Italy: Italy's new Foreign Minister has deftly distanced himself and his party from its origins in post-Mussolini fascist tendencies, writes Paddy Agnew, in Rome
Il Duce, Benito Mussolini, allegedly once offered the following pithy definition of fascism: "Absolute pragmatism, transplanted into politics".
History might suggest that Il Duce was referring to his own Italian brand of fascism rather than to that of his one-time admirer, Adolf Hitler. Be that as it may, Il Duce would surely applaud the pragmatic rise and rise of his political heir, Gianfranco Fini, the man who last week was named as Italy's Foreign Minister.
Over the last 15 years or so, 52-year-old Mr Fini has masterminded the remarkable evolution of his party (now called Alleanza Nazionale or AN but previously known as Movimento Sociale Italiano or MSI) from political limbo to government. In the process, he has altered the party's image from that of a quaint ragbag of fascist nostalgics into a modern, democratic, right-wing government party. More importantly, he has seen his party's vote increase from the average 6 per cent regularly picked up by the MSI during the first 50 years of the post-war period to the 15.7 per cent registered at the 1996 general election.
Along the way, the savvy Mr Fini has made a number of "politically correct" moves. At a celebrated conference in Fiuggi in 1995, he persuaded the party to change its name, scrapping not just the old MSI title but also its pro-Mussolini, pro-fascist connotations.
Two years earlier, he had made a symbolic visit to Rome's Fosse Ardeatine graves, site of an infamous March 1944 Nazi German reprisal that claimed 335 civilian lives, including 85 Jews, and which owed much to Italian fascist collusion. Throughout the second half of the 1990s, he regularly condemned Mussolini's 1938 Hitler-inspired racial laws, whilst he also oversaw the drafting of an AN party statute denouncing anti-Semitism.
Other important "symbolic" gestures included a 1999 visit to the Auschwitz concentration camp and a visit last year to Israel where he denounced Mussolini's years in power as "a shameful chapter in the history of our people". So forthright was his condemnation of Mussolini on that occasion that it prompted Il Duce's granddaughter, Alessandra Mussolini, to leave AN.
Whilst there may well still be those in Mr Fini's party who experience a fascist nostalgia, followers who yearn for an era that was allegedly a time of modernisation and law and order, it would seem churlish to deny Mr Fini all credit for having done his utmost to sever the link with Il Duce and fascism.
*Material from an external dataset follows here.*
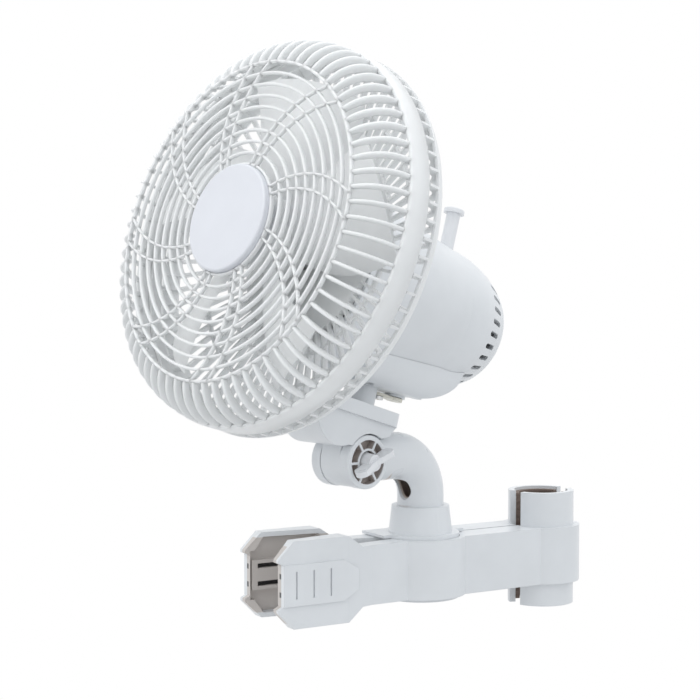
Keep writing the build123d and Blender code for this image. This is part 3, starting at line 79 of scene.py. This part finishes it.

If there is an element of pragmatism, not to say opportunism, about his conversion on the road to the Foreign Office, however, that is obviously linked to the role played by his most important political ally and sponsor in the Italian New Age, namely current Prime Minister Silvio Berlusconi. Without Mr Berlusconi's public vote of confidence in him in 1993, Mr Fini's reformist ideas might never have gained credence with the electorate. Without Mr Berlusconi's political support, he and his party would still be in the wilderness.
So then, he is no longer a fascist, but what is he now? His record in government office - he has been deputy Prime Minister since 2001 - may shed some light. For a start, he was on hand at police headquarters during the July 2001 G8 summit in Genoa, a summit marred by serious rioting, the police killing of a protester, Carlo Giuliano, and a controversial night-time "blitz" on the headquarters of the No Global Social Forum protest movement, a blitz that prompted international outcry.
On that occasion, many believed that Mr Fini had reverted to type, that of the former "Blackshirt", MSI youth leader all too eager for a scrap with lefties and pacifists.
Although he was originally among those who most warmly applauded the 1992 anti-corruption investigations of the Milan-based "Clean Hands" pool of magistrates, he has since echoed Mr Berlusconi's claims that the judiciary is politically biased (against Mr Berlusconi). Likewise, he sees no contradiction between his party's strong "law and order" line and the approval of "ad personam" legislation designed to resolve Mr Berlusconi's well-documented judicial and conflict of interest problems.
Mr Fini's political present, too, can be judged by the so-called "Fini Bill", governing drug abuse. Currently going through parliament, his intended legislation takes a repressive, hard line on drug abuse, refusing to differentiate between soft and hard drugs and urging penalties for habitual users of both.
He is also an enthusiastic supporter of Italy's involvement in the Iraq war.